Description
- 2021 Colorado Book Awards Winner -
R.L. Maizes's Other People's Pets examines the gap between the families we're born into and those we create, and the danger that holding on to a troubled past may rob us of the future.
La La Fine relates to animals better than she does to other people. Abandoned by a mother who never wanted a family, raised by a locksmith-turned-thief father, La La looks to pets when it feels like the rest of the world conspires against her.
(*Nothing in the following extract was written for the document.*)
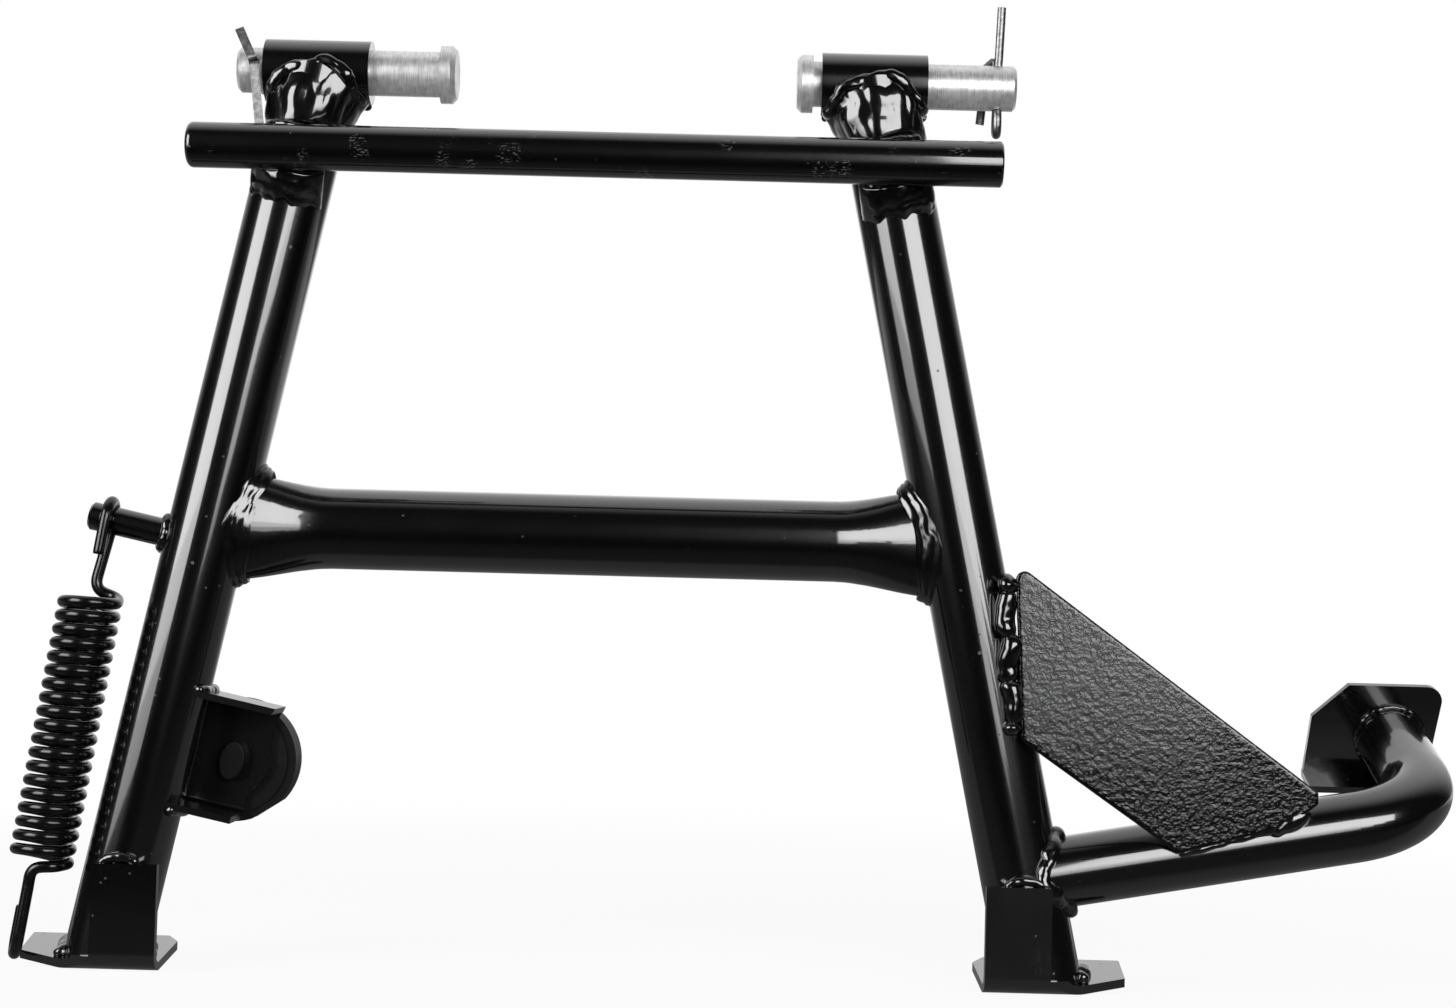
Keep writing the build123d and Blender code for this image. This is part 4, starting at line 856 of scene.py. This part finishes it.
# The spring's peg and the bumper's folded bracket are welded to the left leg with small beads: one
# round the peg, and one across the top and the foot of the bracket.
PEG_DROP = 168.6 * MM
PEG_RADIUS = 5.0 * MM
PEG_DOWN = down_leg(PEG_DROP)
PEG_BEAD_RADIUS = 1.9 * MM
BRACKET_TOP = 223.0 * MM
BRACKET_HEIGHT = 42.6 * MM
BRACKET_GAP = 0.4 * MM
BRACKET_BEAD_ENDS = (-10.0 * MM, 9.0 * MM)
BRACKET_BEAD_RADIUS = 2.0 * MM

loop = cope_loop(-1, PEG_RADIUS + 0.6 * MM, PEG_DOWN, 0.3 * MM, 32)
bead = weld("peg_loop", loop, PEG_BEAD_RADIUS, 67.0, closed=True, lumps=0.4)
placed_weld("peg_bead", "peg_weld", [bead])

beads = []
bracket_foot = BRACKET_TOP + BRACKET_HEIGHT
for down, seed in ((BRACKET_TOP - BRACKET_GAP, 71.0), (bracket_foot + BRACKET_GAP, 73.0)):
    arc = []
    for rear in along(*BRACKET_BEAD_ENDS, 20):
        inward = math.sqrt(LEG_RADIUS**2 - rear**2) + 0.5 * MM
        arc.append(leg_point(-1, -inward, rear, down))
    beads.append(weld(f"bracket_{seed}", arc, BRACKET_BEAD_RADIUS, seed, lumps=0.42))
placed_weld("bracket_bead", "bracket_weld", beads)


# The clevis pins are turned from bar and zinc plated: bright, with fine rings from the tool and
# patches where the plating is duller.
def turned_zinc(name):
    material = bpy.data.materials.new(name)
    tree = Tree(material)
    place = object_place(tree)
    rings = streaky(tree, place, stretch=(5200.0, 160.0, 160.0), detail=3.0)
    patch = cloudy(tree, place, scale=420.0, detail=5.0)
    dark = specks(tree, place, cells=420.0, size=0.13, seed=0.4)
    plating = 0.5 + rings.between(0.3, 0.7) * 0.4 + patch.between(0.35, 0.65) * 0.2 - dark * 0.3
    height = rings * (0.03 * MM) + patch * (0.01 * MM)
    cover(tree, {
        "Base Color": colour_mix(tree, plating.at_most(1.0), (0.24, 0.24, 0.245, 1), (0.96, 0.96, 0.97, 1)),
        "Metallic": 0.76,
        "Roughness": 0.3 + patch * 0.16 + dark * 0.2,
        "Normal": bumps(tree, height, strength=0.8),
    })
    return material


zinc = turned_zinc("turned_zinc")
finish(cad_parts["right_pivot_pin"], zinc)
finish(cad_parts["left_pivot_pin"], zinc)

# The split pins are folded from half-round wire, flat side in, with an eye at the fold. They are
# plain drawn steel, cut square at the ends.
WIRE_RADIUS = 1.6 * MM
WIRE_STEP = 0.6 * MM
EYE_RADIUS = 2.9
EYE_STRETCH = 1.5
EYE_NARROW = 0.82
EYE_OPENING = 0.35
EYE_GAP = 1.2
FOLD_RADIUS = 1.4 * MM
LEG_GAP = 0.12
PIN_RADIUS = 8.0
HOLE_INSET = 6.4 * MM
HALF_STEPS = 12
ARC_STEP = 0.5 * MM
NEARLY_STRAIGHT = math.pi / 2 - 0.01


def drawn_steel(name):
    material = bpy.data.materials.new(name)
    tree = Tree(material)
    place = object_place(tree)
    cloud = cloudy(tree, place, scale=700.0, detail=4.0)
    drawn = streaky(tree, place, stretch=(4200.0, 4200.0, 300.0), detail=2.0)
    paleness = cloud.between(0.3, 0.7) * 0.6 + drawn * 0.4
    cover(tree, {
        "Base Color": colour_mix(tree, paleness, grey(0.12), grey(0.42)),
        "Metallic": 1.0,
        "Roughness": 0.3 + cloud * 0.16,
        "Normal": bumps(tree, drawn * (0.01 * MM), strength=0.7),
    })
    return material


steel = drawn_steel("drawn_steel")


def rounded(points, radii):
    """A line through points with each corner turned on an arc."""
    line = [points[0]]
    for before, corner, after, radius in zip(points, points[1:], points[2:], radii):
        to_before = (before - corner).normalized()
        to_after = (after - corner).normalized()
        half_angle = to_before.angle(to_after) / 2
        if half_angle > NEARLY_STRAIGHT:
            line.append(corner)
            continue
        room = min((before - corner).length, (after - corner).length) * 0.49
        back = min(radius / math.tan(half_angle), room)
        centre = corner + (to_before + to_after).normalized() * back / math.cos(half_angle)
        first, last = corner + to_before * back - centre, corner + to_after * back - centre
        count = max(3, round(first.angle(last) * first.length / ARC_STEP))
        start_way, stop_way, reach = first.normalized(), last.normalized(), first.length
        for k in range(count + 1):
            line.append(centre + start_way.slerp(stop_way, k / count) * reach)
    line.append(points[-1])
    return line


def split_pin(name, node, origin, along_pin, hole_axis, leg_a, leg_b):
    """A split pin through the hole at origin.

    leg_a and leg_b are lists of (along, across, out) in millimetres from the clevis pin's axis."""
    cross = hole_axis.cross(along_pin)

    def at(u, v, w):
        return origin + (along_pin * u + cross * v + hole_axis * w) * MM

    eye_centre = -(PIN_RADIUS + EYE_GAP + EYE_RADIUS)
    eye = [
        at(0, -EYE_RADIUS * math.sin(a) * EYE_NARROW, eye_centre + EYE_RADIUS * EYE_STRETCH * math.cos(a))
        for a in along(EYE_OPENING, 2 * math.pi - EYE_OPENING, 30)
    ]
    first = [at(*p) for p in leg_a]
    second = [at(*p) for p in leg_b]
    stem_a = at(0, -LEG_GAP, -PIN_RADIUS)
    stem_b = at(0, LEG_GAP, -PIN_RADIUS)
    path = rounded(first[::-1] + [stem_a], [FOLD_RADIUS] * len(first))[:-1] + [stem_a] + eye + [stem_b]
    path += rounded([stem_b] + second, [FOLD_RADIUS] * len(second))[1:]
    path, _ = even_path(path, WIRE_STEP)
    frames = rings_along(path)
    middle = len(path) // 2
    inward = (at(0, 0, eye_centre) - path[middle]).normalized()
    _, side, other = frames[middle]
    shift = math.atan2(inward.dot(other), inward.dot(side))
    rings = []
    for centre, (tangent, side, other) in zip(path, frames):
        flat = side * math.cos(shift) + other * math.sin(shift)
        up = tangent.cross(flat)
        ring = []
        for a in along(-math.pi / 2, math.pi / 2, HALF_STEPS + 1):
            ring.append(centre - flat * WIRE_RADIUS * math.cos(a) + up * WIRE_RADIUS * math.sin(a))
        for k in range(1, 4):
            ring.append(centre + up * WIRE_RADIUS * (1 - k / 2))
        rings.append(ring)
    pin = skin_rings(name, rings, closed=False)
    pin.data.set_sharp_from_angle(angle=math.radians(50))
    finish(pin, steel)
    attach(pin, "pivot_pins")
    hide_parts(node)


def hole_at(node, side):
    """The centre of a clevis pin's cross hole, near its plain end."""
    low_corner, high_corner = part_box(node)
    end = high_corner[0] if side > 0 else low_corner[0]
    return Vector((end - side * HOLE_INSET, 0, 0))


split_pin(
    "right_split_wire", "right_split_pin", hole_at("right_pivot_pin", 1),
    Vector((1, 0, 0)), Vector((0, 0, 1)),
    [(0.1, 0, 8), (0.3, 0, 10.3), (1.0, 0, 29)],
    [(-0.1, 0, 8), (-0.4, 0.2, 11.3), (-3.0, 11.3, 10.3), (-5.0, 11.3, -11)],
)
left_roll = math.radians(10.0)
split_pin(
    "left_split_wire", "left_split_pin", hole_at("left_pivot_pin", -1),
    Vector((-1, 0, 0)), Vector((0, -math.cos(left_roll), math.sin(left_roll))),
    [(0.1, -0.1, 8), (0.2, -0.4, 10.3), (5.5, -11.5, 10.8)],
    [(-0.1, 0.1, 8), (-0.3, 0.4, 10.8), (-3.4, 23.0, 8.8)],
)

# The tension spring is wound from round wire: nineteen close turns, an open hook that goes over the
# peg's groove from behind, and an open eye below that leans on the foot plate's edge.
SPRING_WIRE = 4.1 * MM
COIL_RADIUS = 9.4 * MM
COIL_PITCH = 4.87 * MM
COIL_TURNS = 19
HOOK_GAP = 29.0 * MM
HOOK_TAIL = 13.0 * MM
HOOK_OFFSET = 1.2 * MM
HOOK_RADIUS = 6.45 * MM
GROOVE_REACH = 35.0 * MM
SPRING_TILT = math.radians(8.2)
SPRING_LEAN = math.radians(2.7)
EYE_HALF = 6.4 * MM
EYE_DROP = 33.5 * MM
EYE_TAIL = 16.0 * MM
FRONT_STRAND = -1.2 * MM
REAR_STRAND = -5.2 * MM
SPRING_STEP = 0.8 * MM
SMOOTHINGS = 5
CUT_END = 0.9


def spring_black(name):
    material = bpy.data.materials.new(name)
    tree = Tree(material)
    place = object_place(tree)
    cloud = cloudy(tree, place, scale=260.0, detail=5.0)
    fine = cloudy(tree, place, scale=1600.0, detail=3.0)
    worn = cloud.between(0.52, 0.72) * fine.between(0.4, 0.7)
    cover(tree, {
        "Base Color": colour_mix(tree, worn * 0.6, grey(0.002), grey(0.02)),
        "Roughness": 0.17 + cloud * 0.1 + worn * 0.14,
        "IOR": 1.45,
        "Coat Weight": 0.35,
        "Coat Roughness": 0.12,
        "Normal": bumps(tree, fine * (0.02 * MM), strength=0.6),
    })
    return material


coil_top = -HOOK_GAP
coil_bottom = coil_top - COIL_PITCH * COIL_TURNS
eye_bottom = coil_bottom - EYE_DROP
hook = [Vector((HOOK_OFFSET, -HOOK_RADIUS, -HOOK_TAIL)), Vector((HOOK_OFFSET, -HOOK_RADIUS, 0))]
hook += [
    Vector((HOOK_OFFSET, -HOOK_RADIUS * math.cos(a), HOOK_RADIUS * math.sin(a)))
    for a in along(0.1, math.pi - 0.1, 24)
]
hook += rounded(
    [
        Vector((HOOK_OFFSET, HOOK_RADIUS, 0)),
        Vector((-HOOK_OFFSET, HOOK_RADIUS, coil_top + 0.9 * SPRING_WIRE)),
        Vector((0.9 * COIL_RADIUS, HOOK_RADIUS, coil_top + 0.5 * SPRING_WIRE)),
        Vector((COIL_RADIUS, 0, coil_top)),
    ],
    [SPRING_WIRE, SPRING_WIRE],
)
coil = []
for a in along(2 * math.pi * COIL_TURNS, 0.0, COIL_TURNS * 60):
    height = coil_bottom + COIL_PITCH * a / (2 * math.pi)
    coil.append(Vector((COIL_RADIUS * math.cos(a), COIL_RADIUS * math.sin(a), height)))
eye = rounded(
    [
        Vector((COIL_RADIUS, 0, coil_bottom)),
        Vector((0.72 * COIL_RADIUS, -0.72 * COIL_RADIUS, coil_bottom - SPRING_WIRE / 4)),
        Vector((FRONT_STRAND, -0.76 * COIL_RADIUS, coil_bottom - 0.6 * SPRING_WIRE)),
        Vector((FRONT_STRAND, -EYE_HALF, coil_bottom - 2.2 * SPRING_WIRE)),
        Vector((FRONT_STRAND, -EYE_HALF, eye_bottom)),
        Vector((REAR_STRAND, EYE_HALF, eye_bottom)),
        Vector((REAR_STRAND, EYE_HALF, eye_bottom + EYE_TAIL)),
    ],
    [0.5 * SPRING_WIRE, 0.8 * SPRING_WIRE, 0.5 * SPRING_WIRE, 0.95 * EYE_HALF, 0.95 * EYE_HALF],
)
groove = leg_point(-1, GROOVE_REACH + HOOK_OFFSET, 0, PEG_DOWN)
spring_x = Vector((math.cos(SPRING_TILT), 0, -math.sin(SPRING_TILT)))
spring_z = Vector((
    math.sin(SPRING_TILT) * math.cos(SPRING_LEAN),
    math.sin(SPRING_LEAN),
    math.cos(SPRING_TILT) * math.cos(SPRING_LEAN),
))
spring_y = spring_z.cross(spring_x)
path, _ = even_path(hook + coil[1:-1] + eye, SPRING_STEP)
for _ in range(SMOOTHINGS):
    path = [path[0]] + [(a + b * 2 + c) / 4 for a, b, c in zip(path, path[1:], path[2:])] + [path[-1]]
path = [groove + spring_x * p.x + spring_y * p.y + spring_z * p.z for p in path]
rings = []
for i, (centre, (_, side, other)) in enumerate(zip(path, rings_along(path))):
    size = SPRING_WIRE / 2 * (CUT_END if i in (0, len(path) - 1) else 1.0)
    rings.append([
        centre + (side * math.cos(a) + other * math.sin(a)) * size
        for a in turns_round(16)
    ])
spring = skin_rings("wound_spring", rings, closed=False)
finish(spring, spring_black("spring_black"))
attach(spring, "spring")
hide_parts("return_spring")


# The bumper is moulded black rubber, dull, with a faint bloom and dust on its face. Its oval stem
# is pushed through the bracket from the rear.
def rubber(name):
    material = bpy.data.materials.new(name)
    tree = Tree(material)
    place = object_place(tree)
    bloom = cloudy(tree, place, scale=90.0, detail=5.0)
    fine = cloudy(tree, place, scale=1500.0, detail=3.0)
    dust = specks(tree, place, cells=500.0, size=0.16, seed=0.2)
    paleness = bloom.between(0.4, 0.7) * 0.4 + dust * 0.6
    cover(tree, {
        "Base Color": colour_mix(tree, paleness, grey(0.0015), grey(0.009)),
        "Roughness": 0.46 + bloom * 0.2,
        "Specular IOR Level": 0.22,
        "Normal": bumps(tree, fine * (0.04 * MM), strength=0.8),
    })
    return material


finish(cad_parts["rubber_bumper"], rubber("moulded_rubber"))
La La's world stops being whole when her mother, who never wanted a child, abandons her twice. First, when La La falls through thin ice on a skating trip, and again when the accusations of "unfit mother" feel too close to true. Left alone with her father--a locksmith by trade, and a thief in reality--La La is denied a regular life. She becomes her father's accomplice, calming the watchdog while he strips families of their most precious belongings.
When her father's luck runs out and he is arrested for burglary, everything La La has painstakingly built unravels. In her fourth year of veterinary school, she is forced to drop out, leaving school to pay for her father's legal fees the only way she knows how--robbing homes once again.
As an animal empath, she rationalizes her theft by focusing on houses with pets whose maladies only she can sense and caring for them before leaving with the family's valuables. The news reports a puzzled police force--searching for a thief who left behind medicine for the dog, water for the parrot, or food for the hamster.
Desperate to compensate for new and old losses, La La continues to rob homes, but it's a strategy that ultimately will fail her.
About the Author
R.L. Maizes's novel, OTHER PEOPLE'S PETS (Celadon Books, Macmillan), is a Colorado Book Award Winner and a Library Journal Best Debut of Summer/Fall 2020. She is the author of the short story collection WE LOVE ANDERSON COOPER (Celadon Books). Her stories have aired on National Public Radio, and can be found in Electric Literature's Recommended Reading and in The Best Small Fictions 2020. Maizes's essays have been published in The New York Times, The Washington Post, O Magazine, and Literary Hub and have aired on NPR. Her humor articles have run in The New York Times and in McSweeney's Internet Tendency. Maizes was born in Queens, New York, and lives in Boulder County, CO.
Reviews
While reading R.L. Maizes' Other People's Pets, I could not stop saying, as La La mouths to herself at one point, remarkable. Every time the novel opened up yet again to reveal some new depth, much like La La and her ability to experience the emotions of the animals around her, I worried how the novel could hold such wonder without bursting, could control the pain and joy of this remarkable story. But Maizes possesses such magic. This examination of family, across all lines and definitions, will open you up in such necessary, beautiful ways.
--Kevin Wilson, author of Nothing to See Here and The Family Fang
This debut novel brings to life a wholly original, deeply charming, and seriously flawed character whose enormous heart leads her into a mess of trouble. A beguiling tale that will make readers want to leap into the pages....
--The Library Journal, STARRED Review
Maizes keeps the narrative anchored in reality, with believable details about the mechanics of a burglar's life and a large cast of well-rounded characters. This is a beguiling twist on the familiar formula of breaking unhealthy bonds with the past.
--Publishers Weekly While its quirky combination of fictional elements and adroit, deadpan writing give the novel a wryly comedic atmosphere, La La's story is melancholy and moving. An uncanny, appealing blend of suspense, irony, tragedy, and how-to for lock-picking, burgling, and ankle monitor removal.